AS BINARY! view of strings is back...with UTF-8! (that's only /PART!)

hostilefork · July 23, 2019, 9:33pm

Mutate strings aliased as BINARY!, and vice-versa, as in Rebol2!

Rebol2's AS-BINARY and AS-STRING provided a convenient aliasing between binary and string as Latin1 single-byte characters:

rebol2>> b: as-binary s: "hello"
== #{68656C6C6F}

rebol2>> append b #{68}
== #{68656C6C6F68}

rebol2>> s
== "helloh"  ; binary mutation reflected in original string

rebol2>> append s "ello"
== "hellohello"

rebol2>> b
== #{68656C6C6F68656C6C6F}

That was lost when R3-Alpha's internal string format became too unpredictable (swinging between Latin1 and UCS2) and was only canonized as UTF-8 for I/O. Red suffered a similar fate.

But with UTF-8 Everywhere as the fixed internal format of strings, Ren-C has done some voodoo to bring it back.

It offers a more generic AS operation, along with higher-than-UCS2 codepoint support:

>> b: as binary! s: "hello"
== #{68656C6C6F}

>> to binary! "🐱"
== #{F09F90B1}

>> append b #{F09F90B1}  ; add that high-codepoint cat!
== #{68656C6C6FF09F90B1}

>> s
== "hello🐱"

>> append s "hello🐱"
== "hello🐱hello🐱"

>> b
== #{68656C6C6FF09F90B168656C6C6FF09F90B1}

But a binary alias of a string is constrained to staying as valid UTF-8:

>> append b #{FEFEFEFE}
** Internal Error: invalid UTF-8 byte sequence found during decoding

You can actually alias WORD! as BINARY! also, without doing a separate allocation. But it will be read-only view, so all you're doing is saving on memory and GC load:

>> b: as binary! 'immutable-word
== #{696D6D757461626C652D776F7264}

>> append b #{1020}
** Access Error: series is source or permanently locked, can't modify

Similarly, you can alias words as strings...again without making a new allocation, but with the same read-only constraint:

>> t: as tag! 'append
== <append>

>> append t "nope"
** Access Error: series is source or permanently locked, can't modify

The /PART refinement has just been implemented for UTF-8

The controversial behavior can be discussed on issue #2096 (which you can discuss on that ticket). But what R3-Alpha and Red choose to (buggily) implement is that it applies to the target series only...and is thus measured in the units of that series:

>> append/part "abc" [100 "de" "fg"] 2
== "abc10"  ; 2 string units, not "abc100de" from 2 block units

The argument is that COPY/PART on the source series gives you that form /PART if you need it, so this is "strictly more powerful". Rightly or wrongly... Ren-C is now doing it hopefully less buggily (though almost certainly with its own bugs), but with UTF-8 Everywhere support.

If you like, you can limit how much of a binary you extract from UTF-8, counted in bytes:

>> to binary! "🐱"
== #{F09F90B1}

>> append/part #{} "🐱" 2  ; e.g. 2 bytes (half a cat)
== #{F09F}

Extracting bytes from UTF-8 will always work.
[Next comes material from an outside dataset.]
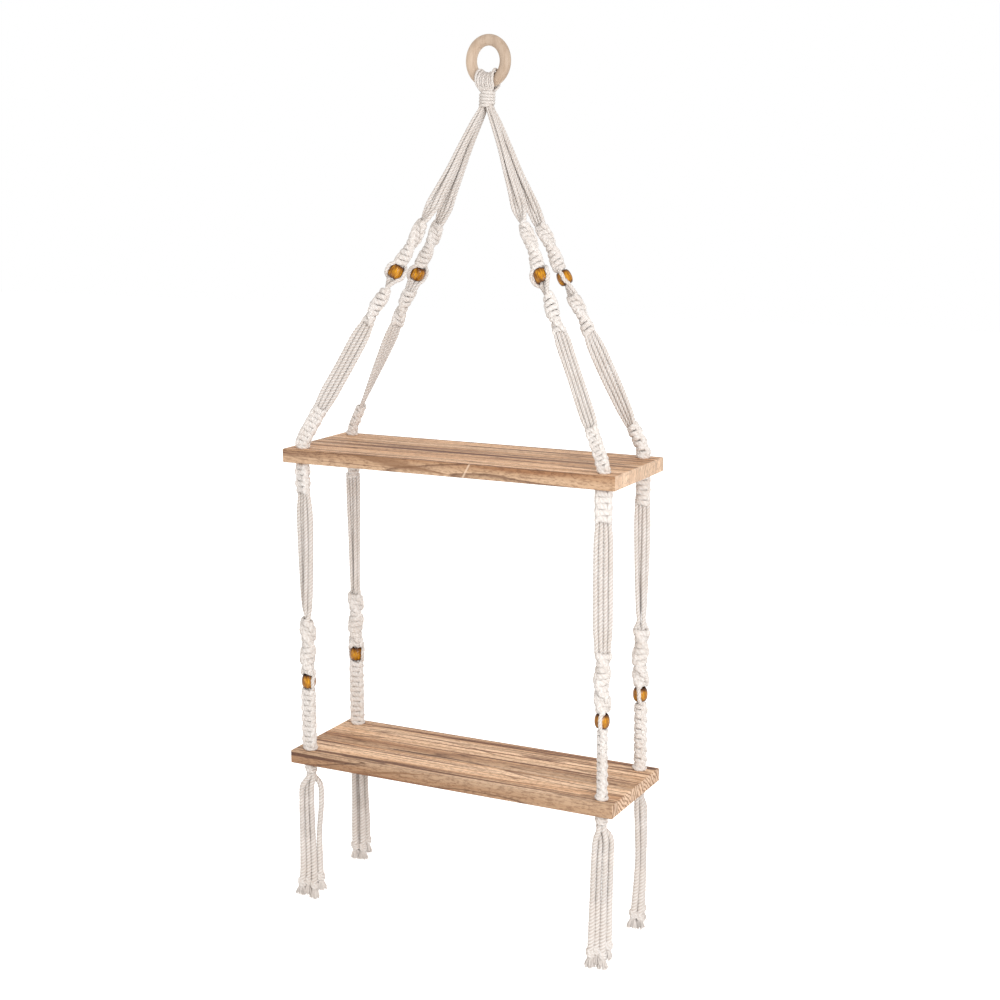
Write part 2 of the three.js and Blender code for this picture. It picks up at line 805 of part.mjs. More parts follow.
for (const leg of legs) {
  const upper = upperLeg(leg);
  const lower = lowerLeg(leg);
  addPiece(leg.name + "_top_run", topRun(leg, upper), cotton);
  addPiece(leg.name + "_upper_spiral", upperSpiral(leg, upper), cotton);
  addPiece(leg.name + "_upper_bead", bead(upper, upperBeadPlace), amber);
  addPiece(leg.name + "_middle_run", middleRun(leg, upper), cotton);
  addPiece(leg.name + "_shelf_knot", shelfKnot(leg, upper), cotton);
  addPiece(leg.name + "_lower_run", lowerRun(leg, lower), cotton);
  addPiece(leg.name + "_lower_sennit", lowerSennit(leg, lower), cotton);
  addPiece(leg.name + "_lower_bead", bead(lower, leg.lowerBeadDrop), amber);
  addPiece(leg.name + "_stopper_knot", stopperKnot(leg), cotton);
  for (let index = 0; index < leg.lateral.length; index += 1) {
    addPiece(leg.name + "_strand_" + (index + 1), strand(leg, index), cotton);
  }
}

export default shelf;
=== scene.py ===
# A hanging rope shelf: two boards of pale wood on four knotted cotton legs under a wooden ring.
# Sizes are in millimetres and turns in degrees. Each mesh is turned to metres when it is made.
# A place on a leg is counted down its cords. A turn of 0 faces forward, and turns grow downwards.
from collections import namedtuple
from math import ceil, cos, pi, radians, sin, sqrt

import bpy
import numpy as np
from mathutils import Matrix, Vector


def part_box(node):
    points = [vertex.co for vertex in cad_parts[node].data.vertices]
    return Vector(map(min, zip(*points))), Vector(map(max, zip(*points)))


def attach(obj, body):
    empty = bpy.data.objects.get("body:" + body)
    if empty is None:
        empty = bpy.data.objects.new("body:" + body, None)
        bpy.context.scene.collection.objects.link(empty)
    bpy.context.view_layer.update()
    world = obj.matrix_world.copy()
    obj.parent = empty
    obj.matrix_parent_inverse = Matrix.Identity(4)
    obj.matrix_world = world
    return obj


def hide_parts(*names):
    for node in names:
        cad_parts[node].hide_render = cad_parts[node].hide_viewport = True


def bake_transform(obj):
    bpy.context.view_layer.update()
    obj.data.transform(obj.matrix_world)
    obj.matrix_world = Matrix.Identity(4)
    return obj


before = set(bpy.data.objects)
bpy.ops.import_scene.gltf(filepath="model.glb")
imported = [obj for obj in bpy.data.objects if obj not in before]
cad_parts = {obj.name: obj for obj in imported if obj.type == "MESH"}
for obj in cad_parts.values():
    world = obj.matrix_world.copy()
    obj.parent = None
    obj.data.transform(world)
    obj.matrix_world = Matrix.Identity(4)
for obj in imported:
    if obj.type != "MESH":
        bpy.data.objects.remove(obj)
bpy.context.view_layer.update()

MM = 0.001
rng = np.random.default_rng(11)

# Camera
CAMERA_PLACE = (0.9387, -1.8179, -0.1147)
CAMERA_AZIMUTH = 27.0
CAMERA_ELEVATION = 11.155
CAMERA_ROLL = -0.23
CAMERA_LENS = 63.88

# Sizes repeated from the part
SEAT_GAP = 0.3
RING_RADIUS = 23
RING_TUBE_RADIUS = 6.4
RING_TURN = -7
BOARD_THICKNESS = 16
HOLE_X = 191
HOLE_Y = 54.5
SHELF_DROP = 454
SHELF_FORWARD = 51
TIER_DROP = 367
CORD_DIAMETER = 4.5
LOOP_COUNT = 8
LOOPS_WIDTH = 26
NECK_LENGTH = 5.5
NECK_RADIUS = 5.6
WRAP_CORD_DIAMETER = 3.1
WRAP_PITCH = 3.55
WRAP_TURNS = 5.5
SHOWN_WRAP_TURNS = 4
SHOWN_WRAP_RISE = 2
WRAP_FORWARD = 2.6
WRAP_LEAN = 6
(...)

Going the other way, not all binary strings are valid UTF-8. But as long as the number of characters you ask for in that section of the binary are valid, having other invalid bytes isn't a problem...only when you ask for part out of the unchecked region:

>> append/part "" #{F09F90B1F09F90B1FEFEFEFE} 2  ; e.g. 2 characters
== "🐱🐱" 

>> append/part "" #{F09F90B1F09F90B1FEFEFEFE} 3
** Internal Error: invalid UTF-8 byte sequence found during decoding

If a binary is actually an alias of a UTF-8 string, this can be more efficient by not rescanning... (though the code is still in its early life yet, so it has a number of areas for improvement).

Pretty cool, eh?

hostilefork · July 23, 2019, 9:33pm

The /PART refinement has just been implemented for UTF-8

Enough people have been confused about the purpose of /PART that I wonder if /LIMIT makes more sense. It seems /PART usually has more possibilities than just an INTEGER! of how many series units to add to the destination...where negative numbers can mean something other than "nothing" and series positions can be used.

Philosophically I kind of agree that if /PART makes its way into too many functions where COPY/PART would suffice, it may have a viral nature like the /INTO virus. Finding a more general mechanic--such as being able to make "series slices" without copying them--could keep every routine from thinking it needs it.